Growth hormone

Adult playfully throwing a child into the air

What is growth hormone?

Growth hormone (also known as HGH – human growth hormone – and somatropin ) is a protein produced by the pituitary gland. The pituitary gland is a pea-sized gland at the base of the brain and is part of a series of glands that make up the endocrine system which also produces other important hormones for the body.

The main functions of growth hormone (GH) are to stimulate growth, cell reproduction and regeneration in humans and other animals.

Some diseases are treated with growth hormone, including:

Functions of growth hormone

The main functions it performs are to:

  • Increase height and muscle mass
  • Control the body's metabolism
  • Reduce body mass

Growth hormone isn’t limited to a person’s developmental stage during their childhood and teenage years: it’s produced throughout a person’s life. Some people are deficient in growth hormone and this can lead to various health problems. Similarly, having an excess of growth hormone can also cause problems.

This hormone affects and influences the process of glucose inhibition - it is a stimulant for producing proteins and breaks down fatty acids in the body. For example, when a person hasn’t eaten for a period, growth hormone maintains blood glucose levels and moves the reserved fat to have an alternate energy source for the body.

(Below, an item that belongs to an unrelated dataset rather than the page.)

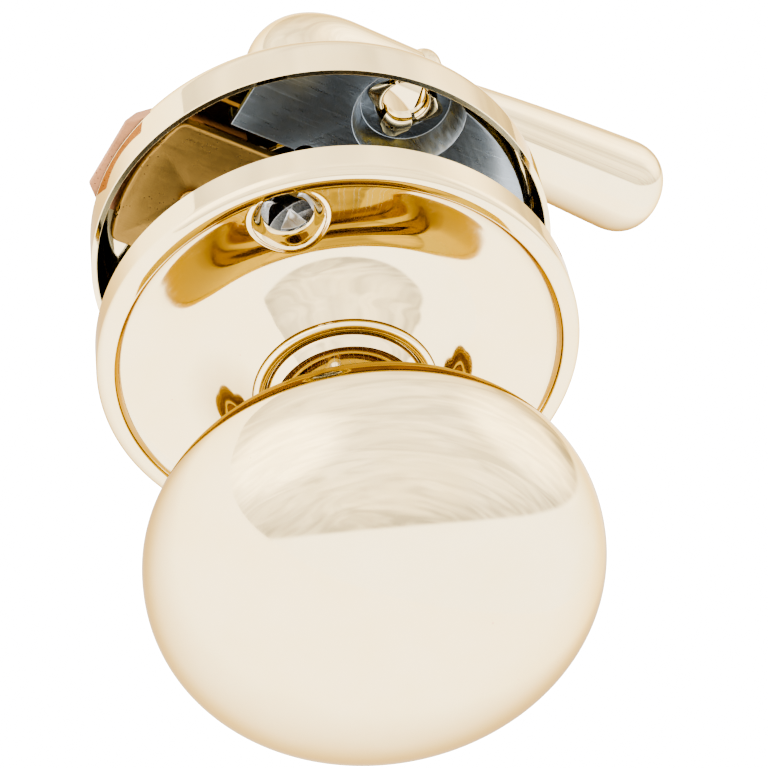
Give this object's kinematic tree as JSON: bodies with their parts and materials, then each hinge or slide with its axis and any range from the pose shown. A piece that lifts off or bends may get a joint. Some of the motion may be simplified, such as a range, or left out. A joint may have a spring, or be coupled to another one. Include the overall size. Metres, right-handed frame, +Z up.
{
  "type": "screen door knob latch",
  "caption": "Surface-mounted screen door latch with a round outer knob on a dished rose, an inner latch case and an L-shaped inner lever on one square spindle.",
  "frame": {"origin": "on the spindle's axis, in the plane where the latch case meets the inner face of the door", "axes": "+Y along the spindle into the room, -X the way the bolt points, +Z up the door"},
  "size_m": [0.1009, 0.1359, 0.062],
  "materials": {
    "polished_brass": "bright polished brass plate, clear lacquered",
    "raw_brass": "dull unpolished brass with small dark specks",
    "galvanised": "galvanised steel sheet, finely scratched",
    "steel": "zinc-plated steel",
    "spring_steel": "spring steel, oiled",
    "bronze": "sintered bronze",
    "nylon": "natural nylon"
  },
  "bodies": {
    "case": {"latch_case": "polished_brass", "retaining_plate": "galvanised", "case_boss": "polished_brass", "boss_bushing": "bronze", "spring_bracket": "galvanised", "bracket_rivets": "steel", "spring_guides": "steel", "bolt_springs": "spring_steel"},
    "bolt": {"latch_slide": "raw_brass", "bolt_nose": "raw_brass", "nose_rivet": "raw_brass"},
    "lever": {"hub_cam": "steel", "lever_shank": "steel", "shank_clip": "spring_steel", "thrust_washer": "nylon", "lever_elbow": "polished_brass", "lever_set_screw": "steel", "lever_collar": "polished_brass", "lever_grip": "polished_brass"},
    "rose_carrier": {"rose_washer": "nylon"},
    "rose": {"outer_rose": "polished_brass", "rose_backplate": "galvanised"},
    "knob": {"knob_shell": "polished_brass", "knob_back": "polished_brass", "knob_core": "steel", "spindle": "steel", "spindle_pin": "steel", "neck_clip": "spring_steel"}
  },
  "joints": [
    {"name": "lever_turn", "type": "hinge", "parent": "case", "child": "lever", "pos_m": [0, 0.02, 0], "axis": [0, 1, 0], "range_deg": [0, 35], "stiffness_Nm_per_rad": 0.4, "springref_deg": -17.19},
    {"name": "bolt_slide", "type": "slide", "parent": "case", "child": "bolt", "axis": [1, 0, 0], "range_m": [0, 0.006], "deforming": ["bolt_springs"]},
    {"name": "door_thickness", "type": "slide", "parent": "case", "child": "rose_carrier", "axis": [0, -1, 0], "range_m": [0, 0.019]},
    {"name": "rose_swivel", "type": "hinge", "parent": "rose_carrier", "child": "rose", "pos_m": [0, -0.02, 0], "axis": [0, 1, 0], "continuous": true},
    {"name": "knob_turn", "type": "hinge", "parent": "rose_carrier", "child": "knob", "pos_m": [0, -0.02, 0], "axis": [0, 1, 0], "range_deg": [0, 35.01]}
  ],
  "couplings": [
    {"joint": "bolt_slide", "follows": "lever_turn", "m_per_rad": 0.00982},
    {"joint": "knob_turn", "follows": "lever_turn", "ratio": 1}
  ]
}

Conditions related to growth hormone issues

The main conditions of growth hormone are the following:

  • Growth hormone deficiency: In children, it can cause slow growth and cause weight problems or sexual maturity. Children with a growth hormone deficiency are of normal weight and height at birth. Slow growth can be seen for the first time during  breastfeeding and continue through childhood. In adults, it can cause tiredness, intolerance to glucose or muscle weakness, as well as alterations in metabolism.
  • Gigantism: When this adrenal disease occurs while the child is still growing (before the growth plates are closed) it is called gigantism and the most common cause is a benign tumour in the pituitary. If the disorder affects adults, it is called acromegaly. Children who suffer from this disease are often extremely large for their age. Some of the symptoms may include delayed puberty, front and mandibular prominence, large hands and feet with thick fingers, weakness, shortness of side vision, etc.
  • Acromegaly: This is a hormonal disorder that occurs when too much growth hormone is produced during adulthood. This causes an increase in the size of the bones, hands, feet and face.

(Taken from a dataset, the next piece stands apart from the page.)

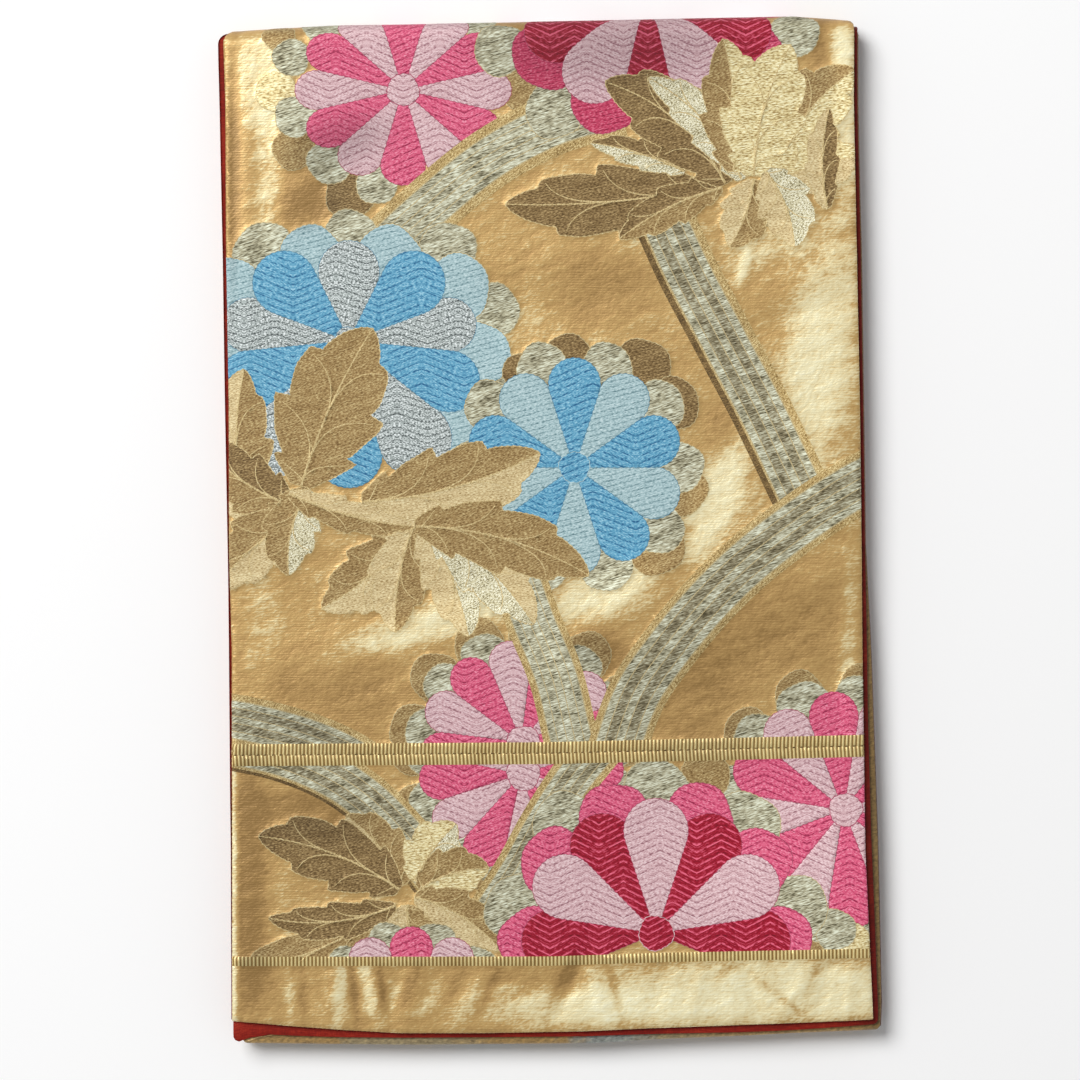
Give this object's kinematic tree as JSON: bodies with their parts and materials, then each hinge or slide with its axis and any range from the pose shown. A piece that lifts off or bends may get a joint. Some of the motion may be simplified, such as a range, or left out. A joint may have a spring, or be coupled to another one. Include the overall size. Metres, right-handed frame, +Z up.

Treatments for growth hormone-related conditions

Growth hormone deficiency is based on replacement therapy with growth hormones. Children may be given growth hormone injections on a daily basis, which can be done at home. This treatment is usually long-term and lasts for several years with check-ups from the paediatrician. Treatment can cause side effects such as headaches, fluid retention, muscle and joint pain, or slipping of the hip bones.

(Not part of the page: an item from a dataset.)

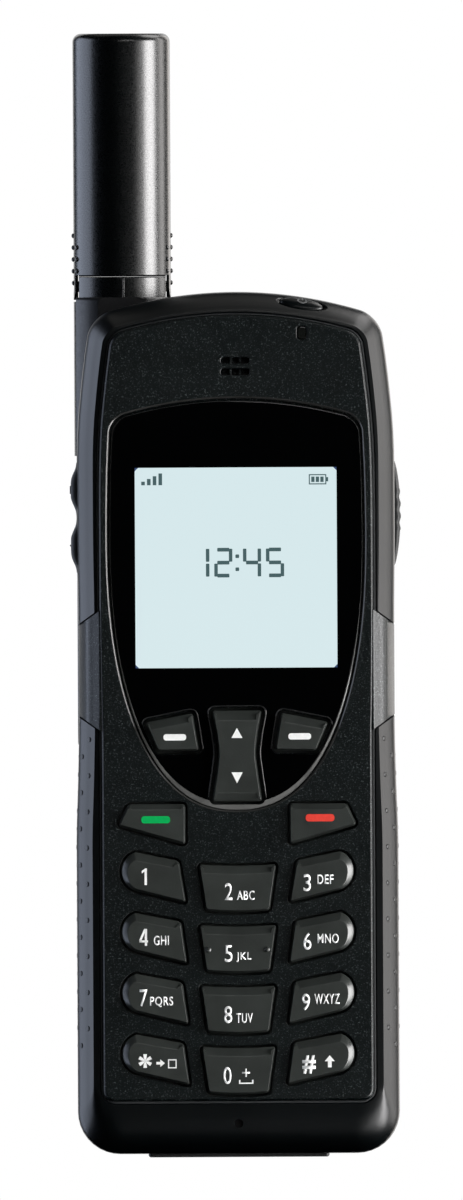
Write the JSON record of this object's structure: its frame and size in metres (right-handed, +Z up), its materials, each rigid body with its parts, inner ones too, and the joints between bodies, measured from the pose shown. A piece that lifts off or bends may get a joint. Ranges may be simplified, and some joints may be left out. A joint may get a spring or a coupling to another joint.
{
  "type": "satellite phone",
  "caption": "Upright handheld satellite phone with a thick cylindrical antenna that slides out and tilts, a screen, a full keypad, side controls and a covered battery.",
  "frame": {"origin": "centre of the base that the phone stands on", "axes": "front of the phone faces -Y, +X is to the right as seen from the front, +Z runs up along the antenna"},
  "size_m": [0.0546, 0.0299, 0.1858],
  "materials": {
    "panel": "fine sparkle texture",
    "grip": "satin soft-touch",
    "case": "fine spark-eroded satin",
    "keycap": "satin with printed legends",
    "lens": "gloss black window",
    "screen": "reflective liquid crystal",
    "rubber": "matt",
    "board": "solder resist",
    "tin": "tinned",
    "brass": "plated",
    "steel": "zinc plated",
    "cell": "shrink wrap",
    "card": "satin",
    "light_guide": "clear smoked",
    "former": "unglazed"
  },
  "bodies": {
    "housing": {"front_cover": "panel", "upper_bezel": "grip", "lower_bezel": "grip", "rear_cover": "case", "lens": "lens", "display_module": "screen", "keypad_mat": "rubber", "main_board": "board", "rf_shield": "tin", "baseband_shield": "tin", "earpiece": "rubber", "microphone": "steel", "light_pipe": "light_guide", "battery_cover": "case", "battery": "cell", "battery_contacts": "brass", "sim_holder": "tin", "sim_card": "card", "ringer_speaker": "rubber", "vibration_motor": "steel", "case_screw_1": "steel", "case_screw_2": "steel", "case_screw_3": "steel", "case_screw_4": "steel", "dock_bezel": "rubber", "dock_connector": "steel", "headset_jack": "brass", "data_port": "tin"},
    "mast": {"antenna_mast": "case", "hinge_pin": "steel"},
    "antenna": {"antenna_radome": "case", "element_former": "former", "antenna_helix": "brass"},
    "dock_door": {"dock_cover": "rubber"},
    "port_door": {"side_port_cover": "rubber"},
    "battery_catch": {"battery_latch": "rubber"},
    "power": {"power_button": "keycap"},
    "volume": {"volume_rocker": "rubber"},
    "nav": {"nav_key": "keycap"},
    "key_1_cap": {"key_1": "keycap"},
    "key_2_cap": {"key_2": "keycap"},
    "key_3_cap": {"key_3": "keycap"},
    "key_4_cap": {"key_4": "keycap"},
    "key_5_cap": {"key_5": "keycap"},
    "key_6_cap": {"key_6": "keycap"},
    "key_7_cap": {"key_7": "keycap"},
    "key_8_cap": {"key_8": "keycap"},
    "key_9_cap": {"key_9": "keycap"},
    "key_star_cap": {"key_star": "keycap"},
    "key_0_cap": {"key_0": "keycap"},
    "key_hash_cap": {"key_hash": "keycap"},
    "key_call_cap": {"key_call": "keycap"},
    "key_end_cap": {"key_end": "keycap"},
    "softkey_left_cap": {"softkey_left": "keycap"},
    "softkey_right_cap": {"softkey_right": "keycap"}
  },
  "joints": [
    {"name": "antenna_extend", "type": "slide", "parent": "housing", "child": "mast", "axis": [0, 0, -1], "range_m": [0, 0.0426]},
    {"name": "antenna_tilt", "type": "hinge", "parent": "mast", "child": "antenna", "pos_m": [-0.01855, 0.0056, 0.144], "axis": [1, 0, 0], "range_deg": [-45, 0]},
    {"name": "dock_cover_hinge", "type": "hinge", "parent": "housing", "child": "dock_door", "pos_m": [0, 0.0052, 0.00015], "axis": [1, 0, 0], "range_deg": [0, 110]},
    {"name": "side_port_cover_hinge", "type": "hinge", "parent": "housing", "child": "port_door", "pos_m": [0.0261, 0.0063, 0.10635], "axis": [0, 0, 1], "range_deg": [0, 90]},
    {"name": "battery_latch_slide", "type": "slide", "parent": "housing", "child": "battery_catch", "axis": [0, 0, 1], "range_m": [0, 0.0025], "stiffness_N_per_m": 600},
    {"name": "power_press", "type": "slide", "parent": "housing", "child": "power", "axis": [-0.1301, 0.6303, -0.7654], "range_m": [0, 0.0004], "stiffness_N_per_m": 3000},
    {"name": "volume_rock", "type": "hinge", "parent": "housing", "child": "volume", "pos_m": [-0.0244, -0.0062, 0.1058], "axis": [0, 1, 0], "range_deg": [-2, 2], "stiffness_Nm_per_rad": 0.5},
    {"name": "nav_rock", "type": "hinge", "parent": "housing", "child": "nav", "pos_m": [0, -0.0111, 0.0663], "axis": [1, 0, 0], "range_deg": [-3, 3], "stiffness_Nm_per_rad": 0.4},
    {"name": "key_1_press", "type": "slide", "parent": "housing", "child": "key_1_cap", "axis": [0, 1, 0], "range_m": [0, 0.0005], "stiffness_N_per_m": 3000},
    {"name": "key_2_press", "type": "slide", "parent": "housing", "child": "key_2_cap", "axis": [0, 1, 0], "range_m": [0, 0.0005], "stiffness_N_per_m": 3000},
    {"name": "key_3_press", "type": "slide", "parent": "housing", "child": "key_3_cap", "axis": [0, 1, 0], "range_m": [0, 0.0005], "stiffness_N_per_m": 3000},
    {"name": "key_4_press", "type": "slide", "parent": "housing", "child": "key_4_cap", "axis": [0, 1, 0], "range_m": [0, 0.0005], "stiffness_N_per_m": 3000},
    {"name": "key_5_press", "type": "slide", "parent": "housing", "child": "key_5_cap", "axis": [0, 1, 0], "range_m": [0, 0.0005], "stiffness_N_per_m": 3000},
    {"name": "key_6_press", "type": "slide", "parent": "housing", "child": "key_6_cap", "axis": [0, 1, 0], "range_m": [0, 0.0005], "stiffness_N_per_m": 3000},
    {"name": "key_7_press", "type": "slide", "parent": "housing", "child": "key_7_cap", "axis": [0, 1, 0], "range_m": [0, 0.0005], "stiffness_N_per_m": 3000},
    {"name": "key_8_press", "type": "slide", "parent": "housing", "child": "key_8_cap", "axis": [0, 1, 0], "range_m": [0, 0.0005], "stiffness_N_per_m": 3000},
    {"name": "key_9_press", "type": "slide", "parent": "housing", "child": "key_9_cap", "axis": [0, 1, 0], "range_m": [0, 0.0005], "stiffness_N_per_m": 3000},
    {"name": "key_star_press", "type": "slide", "parent": "housing", "child": "key_star_cap", "axis": [0, 1, 0], "range_m": [0, 0.0005], "stiffness_N_per_m": 3000},
    {"name": "key_0_press", "type": "slide", "parent": "housing", "child": "key_0_cap", "axis": [0, 1, 0], "range_m": [0, 0.0005], "stiffness_N_per_m": 3000},
    {"name": "key_hash_press", "type": "slide", "parent": "housing", "child": "key_hash_cap", "axis": [0, 1, 0], "range_m": [0, 0.0005], "stiffness_N_per_m": 3000},
    {"name": "key_call_press", "type": "slide", "parent": "housing", "child": "key_call_cap", "axis": [0, 1, 0], "range_m": [0, 0.0005], "stiffness_N_per_m": 3000},
    {"name": "key_end_press", "type": "slide", "parent": "housing", "child": "key_end_cap", "axis": [0, 1, 0], "range_m": [0, 0.0005], "stiffness_N_per_m": 3000},
    {"name": "softkey_left_press", "type": "slide", "parent": "housing", "child": "softkey_left_cap", "axis": [0, 1, 0], "range_m": [0, 0.0005], "stiffness_N_per_m": 3000},
    {"name": "softkey_right_press", "type": "slide", "parent": "housing", "child": "softkey_right_cap", "axis": [0, 1, 0], "range_m": [0, 0.0005], "stiffness_N_per_m": 3000}
  ]
}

In the case of acromegaly and gigantism, surgery may be the solution as the pituitary tumour causing the disease can often be corrected. In other cases, the tumour is too large to completely remove and radiotherapy can be used to shrink the tumour. Medications can help block or reduce growth hormone secretion.

Who treats growth hormone-related conditions?

Specialists in endocrinology and child endocrinology treat conditions that derive from growth hormone abnormalities.